What is the best free thing to do in Lisbon?
Climb to a miradouro at sunset. The viewpoints at Senhora do Monte, Graca, Santa Catarina and Portas do Sol are all free, all spectacular, and all double as social spaces where locals gather with a drink from the kiosk. A close second is the Cacilhas ferry to Almada, which for a couple of euros gives you the single best panorama of Lisbon's seven hills from the water. Wandering Alfama, walking the riverfront, and stepping into the city's tiled churches cost nothing either, so a tight budget barely limits a Lisbon trip.
Should I ride Tram 28 in Lisbon?
Yes, but ride it at the right time. Tram 28 is the historic yellow route that climbs through Graca, Alfama and Estrela, and it is a genuine pleasure when you can get a seat. The catch is crowds: by mid-morning the queue is long and the cars are packed. Ride it before 9am or after 8pm, board at a quieter end, and keep your phone and wallet in a front pocket, because the route is a known pickpocket spot. A single fare is about 3.20 euros, or it is included on a 24-hour transit pass.
What should I do in Lisbon when it rains?
Lisbon's Atlantic weather changes fast, so have an indoor plan. A wet afternoon is the time for the Calouste Gulbenkian Museum and its calm galleries, the National Tile Museum east of the centre, or the waterfront MAAT. It is also perfect for a long tasca lunch that drifts into coffee and a pastel de nata, or for the warm interior of a fado house in the evening. Avoid the steep miradouros and Tram 28 in heavy rain, partly for the views you would miss and partly because the calcada pavement turns dangerously slippery when wet.

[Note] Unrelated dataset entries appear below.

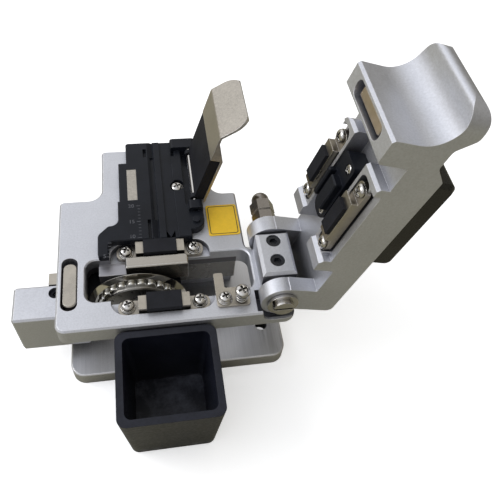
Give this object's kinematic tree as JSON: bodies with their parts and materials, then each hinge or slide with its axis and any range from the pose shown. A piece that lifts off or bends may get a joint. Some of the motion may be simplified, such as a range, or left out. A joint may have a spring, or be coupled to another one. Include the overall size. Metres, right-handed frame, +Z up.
{
  "type": "fibre cleaver",
  "caption": "Bench tool that clamps, scores and cleaves an optical fibre: hinged arm, sliding round blade, flip lever over a V-groove and a bin for the ends.",
  "frame": {"origin": "underside of the base plate, below the point where the fibre line crosses the plane of the blade", "axes": "+X towards the arm hinge, +Y along the fibre to the back, +Z up"},
  "size_m": [0.0905, 0.0773, 0.0832],
  "materials": {
    "silver_anodised": "bead-blasted satin",
    "silver_brushed": "brushed",
    "black_anodised": "matte black",
    "nickel": "satin nickel plate",
    "sheet_steel": "satin sheet",
    "bright_steel": "polished",
    "blade_steel": "ground",
    "black_rubber": "matte",
    "black_plastic": "fine matte",
    "yellow_label": "satin film"
  },
  "bodies": {
    "frame": {"base_plate": "silver_brushed", "support_block": "silver_anodised", "hinge_post": "silver_anodised", "body_deck": "silver_anodised", "deck_magnet": "nickel", "hinge_shaft": "bright_steel", "hinge_set_screws": "bright_steel", "front_washer": "bright_steel", "nut_washer": "bright_steel", "lock_nut": "nickel", "dome_nut": "nickel", "lower_holder_front": "nickel", "lower_pad_front": "black_rubber", "lower_holder_rear": "nickel", "lower_pad_rear": "black_rubber", "lower_screws": "bright_steel", "lower_washers": "bright_steel", "clamp_bar": "bright_steel", "side_block": "sheet_steel", "guide_rail": "bright_steel", "fibre_adapter": "black_anodised", "adapter_insert": "sheet_steel", "adapter_screw": "bright_steel", "stop_pin": "black_anodised", "lever_pin": "bright_steel", "pawl_bracket": "nickel", "bracket_washer": "bright_steel", "bracket_screw": "bright_steel", "spring_screw": "bright_steel", "pawl_spring": "bright_steel", "label_plate": "yellow_label"},
    "arm": {"arm_body": "silver_anodised", "arm_magnet": "nickel", "arm_cover": "black_plastic", "upper_screws": "bright_steel", "anvil": "black_anodised", "anvil_screws": "bright_steel"},
    "clamp_front": {"upper_holder_front": "nickel", "upper_pad_front": "black_rubber"},
    "clamp_rear": {"upper_holder_rear": "nickel", "upper_pad_rear": "black_rubber"},
    "slide": {"thumb_bar": "silver_anodised", "thumb_screw": "black_anodised", "slide_tab": "nickel", "carriage": "black_anodised", "wheel_axle": "bright_steel"},
    "wheel": {"blade_wheel": "blade_steel", "ratchet_ring": "sheet_steel", "number_disc": "nickel"},
    "lever": {"lever_pad": "black_rubber", "lever_sheet": "sheet_steel"},
    "bin": {"scrap_bin": "black_plastic"}
  },
  "joints": [
    {"name": "arm_hinge", "type": "hinge", "parent": "frame", "child": "arm", "pos_m": [0.0265, 0, 0.0288], "axis": [0, 1, 0], "range_deg": [-105.5, 0]},
    {"name": "clamp_front_spring", "type": "slide", "parent": "arm", "child": "clamp_front", "axis": [0.9636, 0, -0.2672], "range_m": [0, 0.0008], "stiffness_N_per_m": 400, "springref_m": -0.001},
    {"name": "clamp_rear_spring", "type": "slide", "parent": "arm", "child": "clamp_rear", "axis": [0.9636, 0, -0.2672], "range_m": [0, 0.0008], "stiffness_N_per_m": 400, "springref_m": -0.001},
    {"name": "slide_push", "type": "slide", "parent": "frame", "child": "slide", "axis": [1, 0, 0], "range_m": [0, 0.012]},
    {"name": "wheel_turn", "type": "hinge", "parent": "slide", "child": "wheel", "pos_m": [-0.0061, 0, 0.01695], "axis": [0, 1, 0], "continuous": true},
    {"name": "lever_flip", "type": "hinge", "parent": "frame", "child": "lever", "pos_m": [0.0097, 0.029, 0.0293], "axis": [0, 1, 0], "range_deg": [-105.7, 0]},
    {"name": "bin_pull", "type": "slide", "parent": "frame", "child": "bin", "axis": [0, -1, 0], "range_m": [0, 0.03]}
  ]
}
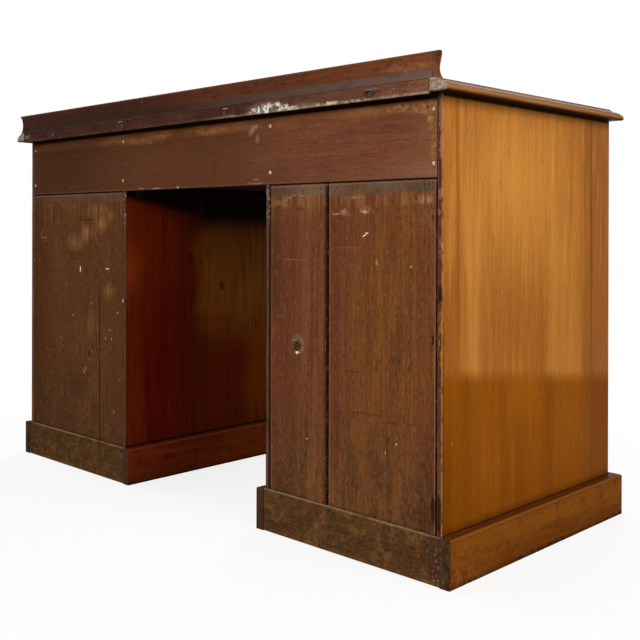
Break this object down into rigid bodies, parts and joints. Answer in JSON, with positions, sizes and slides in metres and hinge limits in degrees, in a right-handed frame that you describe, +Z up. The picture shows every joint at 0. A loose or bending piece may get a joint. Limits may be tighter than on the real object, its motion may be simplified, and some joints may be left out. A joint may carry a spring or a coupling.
{
  "type": "writing desk",
  "caption": "Kneehole writing desk of solid wood with two drawer pedestals, frieze drawers with turned knobs, a moulded top and a low gallery along its back.",
  "frame": {"origin": "on the floor, under the middle of the whole desk's box", "axes": "+Z up, the desk's front faces -Y, and +X is the right of a person who sits at it"},
  "size_m": [1.25, 0.565, 0.791],
  "materials": {
    "mahogany": "worn polish",
    "back_wood": "dull, unpolished",
    "pine": "bare, aged",
    "brass": "tarnished",
    "steel": "darkened"
  },
  "bodies": {
    "carcass": {"outer_side_left": "mahogany", "outer_side_right": "mahogany", "inner_side_left": "mahogany", "inner_side_right": "mahogany", "back_boards_left": "back_wood", "back_boards_right": "back_wood", "rear_apron": "back_wood", "top_board": "mahogany", "top_moulding_left": "mahogany", "top_moulding_right": "mahogany", "top_moulding_front": "mahogany", "rear_strip": "mahogany", "gallery": "mahogany", "plinth_outer_boards": "mahogany", "plinth_inner_boards": "mahogany", "plinth_front_boards": "mahogany", "plinth_rear_boards": "back_wood", "pedestal_bottoms": "pine", "top_rail": "mahogany", "drawer_rails": "mahogany", "back_rails": "pine", "drawer_runners": "pine", "drawer_stops": "pine", "rear_fixings": "steel"},
    "frieze_left_drawer": {"frieze_left_front": "mahogany", "frieze_left_box": "pine", "frieze_left_knobs": "mahogany", "frieze_left_lock": "brass"},
    "frieze_centre_drawer": {"frieze_centre_front": "mahogany", "frieze_centre_box": "pine", "frieze_centre_knobs": "mahogany", "frieze_centre_lock": "brass"},
    "frieze_right_drawer": {"frieze_right_front": "mahogany", "frieze_right_box": "pine", "frieze_right_knobs": "mahogany", "frieze_right_lock": "brass"},
    "left_top_drawer": {"left_top_front": "mahogany", "left_top_box": "pine", "left_top_knobs": "mahogany", "left_top_lock": "brass"},
    "left_middle_drawer": {"left_middle_front": "mahogany", "left_middle_box": "pine", "left_middle_knobs": "mahogany", "left_middle_lock": "brass"},
    "left_bottom_drawer": {"left_bottom_front": "mahogany", "left_bottom_box": "pine", "left_bottom_knobs": "mahogany", "left_bottom_lock": "brass"},
    "right_top_drawer": {"right_top_front": "mahogany", "right_top_box": "pine", "right_top_knobs": "mahogany", "right_top_lock": "brass"},
    "right_middle_drawer": {"right_middle_front": "mahogany", "right_middle_box": "pine", "right_middle_knobs": "mahogany", "right_middle_lock": "brass"},
    "right_bottom_drawer": {"right_bottom_front": "mahogany", "right_bottom_box": "pine", "right_bottom_knobs": "mahogany", "right_bottom_lock": "brass"}
  },
  "joints": [
    {"name": "frieze_left_slide", "type": "slide", "parent": "carcass", "child": "frieze_left_drawer", "axis": [0, -1, 0], "range_m": [0, 0.36]},
    {"name": "frieze_centre_slide", "type": "slide", "parent": "carcass", "child": "frieze_centre_drawer", "axis": [0, -1, 0], "range_m": [0, 0.36]},
    {"name": "frieze_right_slide", "type": "slide", "parent": "carcass", "child": "frieze_right_drawer", "axis": [0, -1, 0], "range_m": [0, 0.36]},
    {"name": "left_top_slide", "type": "slide", "parent": "carcass", "child": "left_top_drawer", "axis": [0, -1, 0], "range_m": [0, 0.36]},
    {"name": "left_middle_slide", "type": "slide", "parent": "carcass", "child": "left_middle_drawer", "axis": [0, -1, 0], "range_m": [0, 0.36]},
    {"name": "left_bottom_slide", "type": "slide", "parent": "carcass", "child": "left_bottom_drawer", "axis": [0, -1, 0], "range_m": [0, 0.36]},
    {"name": "right_top_slide", "type": "slide", "parent": "carcass", "child": "right_top_drawer", "axis": [0, -1, 0], "range_m": [0, 0.36]},
    {"name": "right_middle_slide", "type": "slide", "parent": "carcass", "child": "right_middle_drawer", "axis": [0, -1, 0], "range_m": [0, 0.36]},
    {"name": "right_bottom_slide", "type": "slide", "parent": "carcass", "child": "right_bottom_drawer", "axis": [0, -1, 0], "range_m": [0, 0.36]}
  ]
}
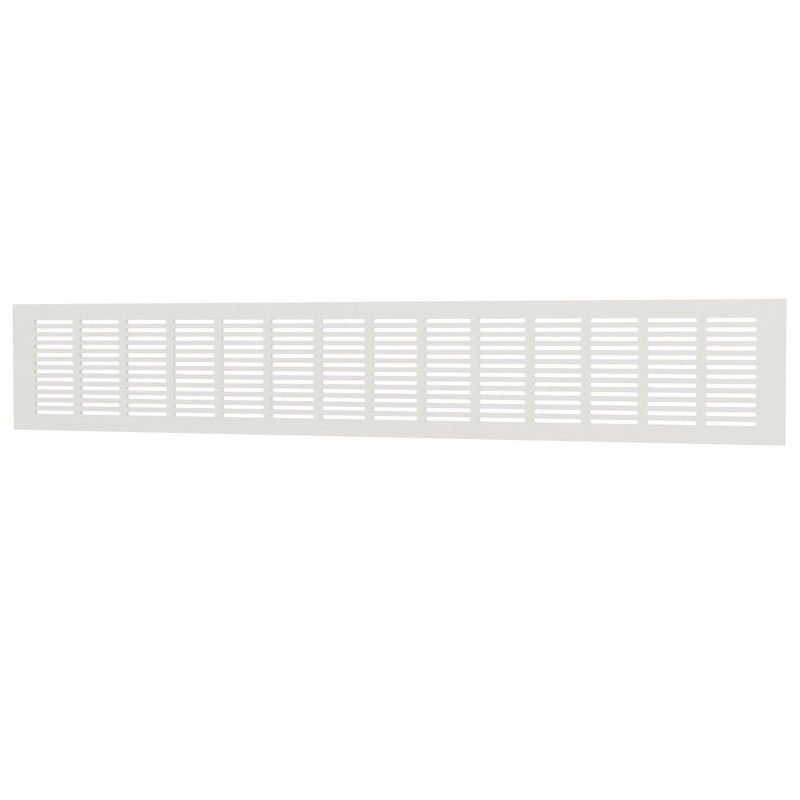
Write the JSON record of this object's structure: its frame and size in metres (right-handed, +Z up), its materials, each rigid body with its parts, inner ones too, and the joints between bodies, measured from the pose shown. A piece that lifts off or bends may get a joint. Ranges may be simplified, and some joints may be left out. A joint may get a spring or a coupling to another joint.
{
  "type": "transfer grille",
  "caption": "Flat rectangular metal plate with a field of round-ended horizontal slots that lets air pass through a wall, door or plinth.",
  "frame": {"origin": "middle of the rear face, which lies against what the grille covers", "axes": "+X along the sheet, +Y out of the rear face towards what the grille is fixed to, +Z up; the front faces -Y"},
  "size_m": [0.6, 0.003, 0.1],
  "materials": {
    "powder_coat": "satin off-white powder coat with a fine texture"
  },
  "bodies": {
    "root": {"grille_plate": "powder_coat"}
  },
  "joints": []
}
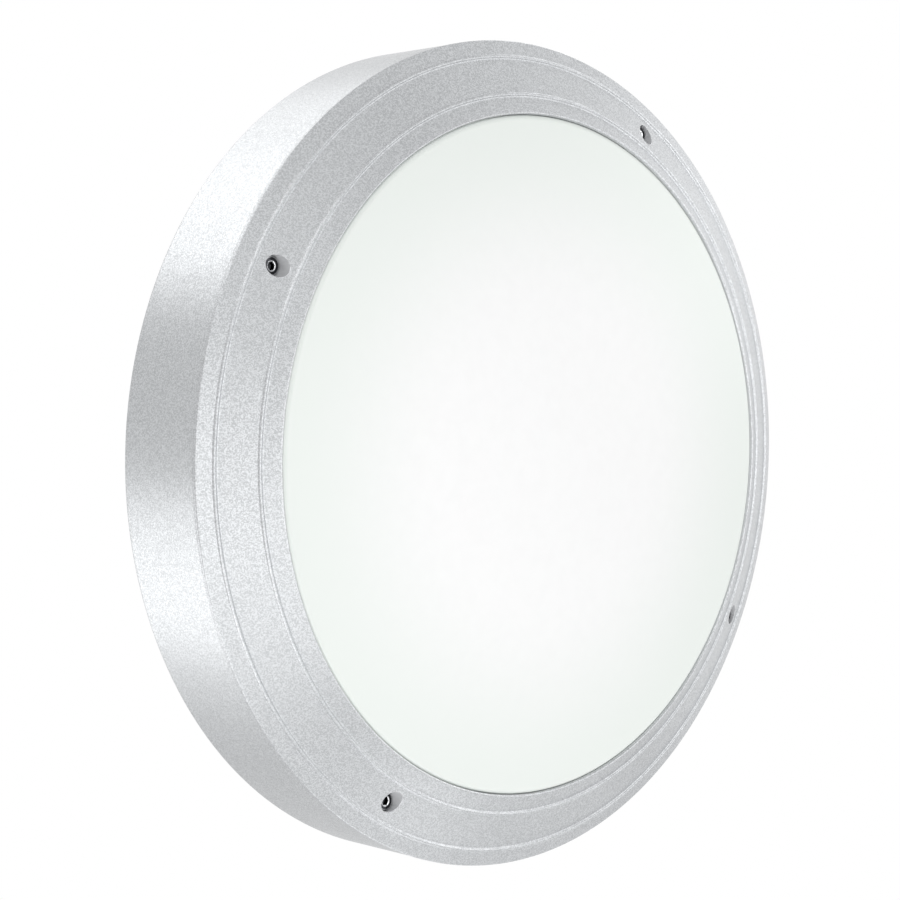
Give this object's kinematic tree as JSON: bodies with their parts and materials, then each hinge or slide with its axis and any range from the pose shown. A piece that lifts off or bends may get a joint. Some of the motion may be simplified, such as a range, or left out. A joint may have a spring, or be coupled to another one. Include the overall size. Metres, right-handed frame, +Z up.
{
  "type": "outdoor wall light",
  "caption": "Round shallow outdoor wall light: cast drum, stepped cast front ring held by sunk socket screws, and a domed opal glass.",
  "frame": {"origin": "centre of the flat rim that lies on the wall, on the light's axis", "axes": "+Y points into the wall along the light's axis, so the light faces -Y; +Z is up and +X is to the right of someone who looks at the light"},
  "size_m": [0.32, 0.063, 0.32],
  "materials": {
    "cast_silver": "fine-grained metallic silver powder coat on die-cast aluminium",
    "opal_glass": "satin opal glass",
    "stainless": "bright stainless steel",
    "zinc_steel": "bright zinc-plated steel",
    "black_rubber": "matt black rubber",
    "grey_silicone": "matt grey silicone",
    "white_sheet": "matt white painted sheet steel",
    "board_mask": "white solder mask on a metal-core board",
    "lamp_phosphor": "yellow phosphor in white packages",
    "white_plastic": "moulded white plastic",
    "grey_plastic": "moulded pale grey plastic",
    "terminal_brass": "turned brass",
    "brown_insulation": "extruded brown insulation",
    "blue_insulation": "extruded blue insulation",
    "green_insulation": "extruded green insulation",
    "red_insulation": "extruded red insulation",
    "black_insulation": "extruded black insulation"
  },
  "bodies": {
    "root": {"housing": "cast_silver", "wall_seal": "black_rubber", "cable_grommet": "black_rubber", "fixing_washers": "black_rubber", "rim_gasket": "grey_silicone", "front_ring": "cast_silver", "ring_screws": "stainless", "screw_seals": "black_rubber", "glass": "opal_glass", "glass_gasket": "grey_silicone", "glass_clip_1": "zinc_steel", "glass_clip_2": "zinc_steel", "glass_clip_3": "zinc_steel", "glass_clip_4": "zinc_steel", "glass_clip_5": "zinc_steel", "glass_clip_6": "zinc_steel", "clip_screws": "zinc_steel", "gear_tray": "white_sheet", "tray_bush": "white_plastic", "tray_screws": "zinc_steel", "lamp_board": "board_mask", "lamps": "lamp_phosphor", "board_screws": "zinc_steel", "board_connector": "white_plastic", "driver_case": "grey_plastic", "driver_lid": "white_plastic", "driver_screws": "zinc_steel", "terminal_block": "white_plastic", "terminal_tubes": "terminal_brass", "terminal_screws": "zinc_steel", "terminal_fixing_screws": "zinc_steel", "cord_clamp": "white_plastic", "cord_clamp_screws": "zinc_steel", "earth_screw": "terminal_brass", "earth_washer": "zinc_steel", "earth_tag": "terminal_brass", "live_lead": "brown_insulation", "neutral_lead": "blue_insulation", "earth_lead": "green_insulation", "lamp_lead_positive": "red_insulation", "lamp_lead_negative": "black_insulation"}
  },
  "joints": []
}
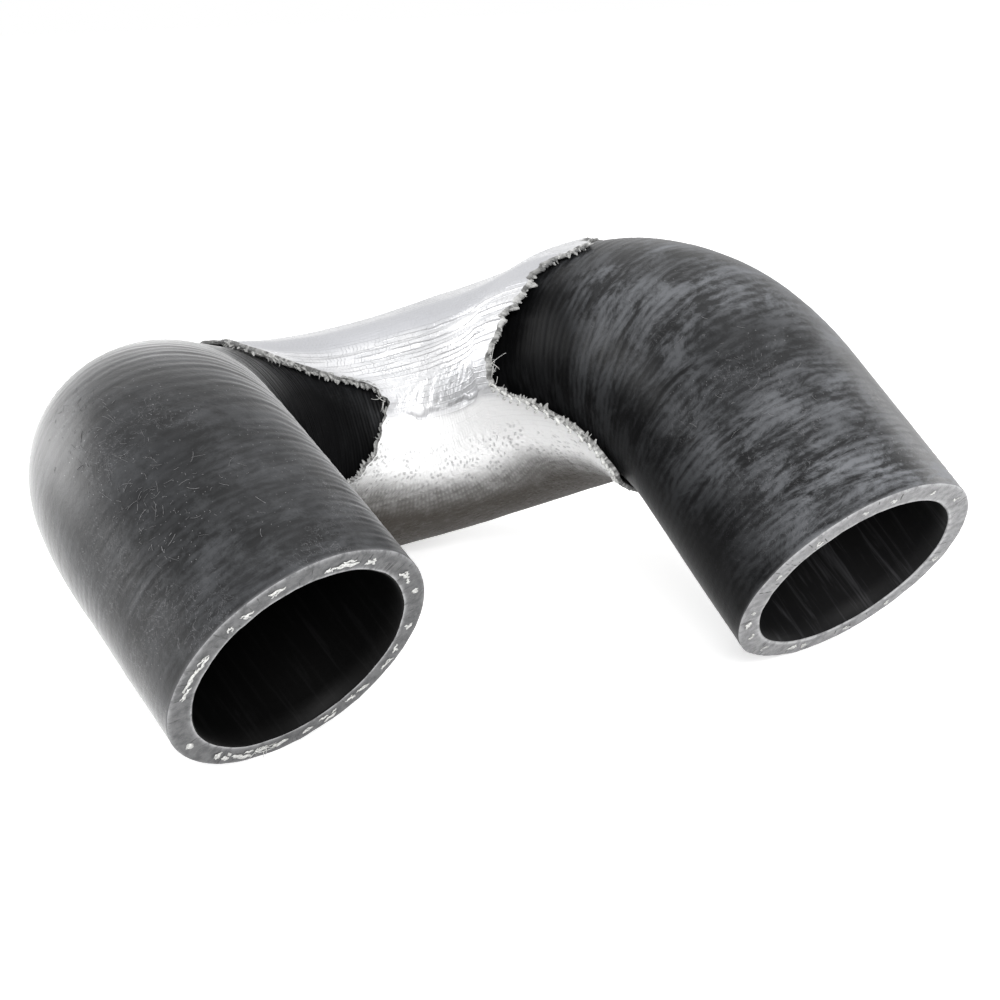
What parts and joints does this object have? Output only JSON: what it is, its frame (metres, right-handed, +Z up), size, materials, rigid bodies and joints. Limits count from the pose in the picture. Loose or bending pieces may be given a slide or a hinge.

What day trips can I take from Lisbon?
The suburban trains make several easy. Sintra, 40 minutes from Rossio station, is the famous one, with the Pena Palace and Quinta da Regaleira; go early and pick two sites rather than five. Cascais on the Atlantic coast is a calmer alternative on the line from Cais do Sodre, with an old town and beaches. For something most visitors miss, cross the river south to Almada and the Cristo Rei viewpoint, or ride down to Setubal for seafood and the Arrabida cliffs. Each is a comfortable day return on a single transit card or cheap train ticket.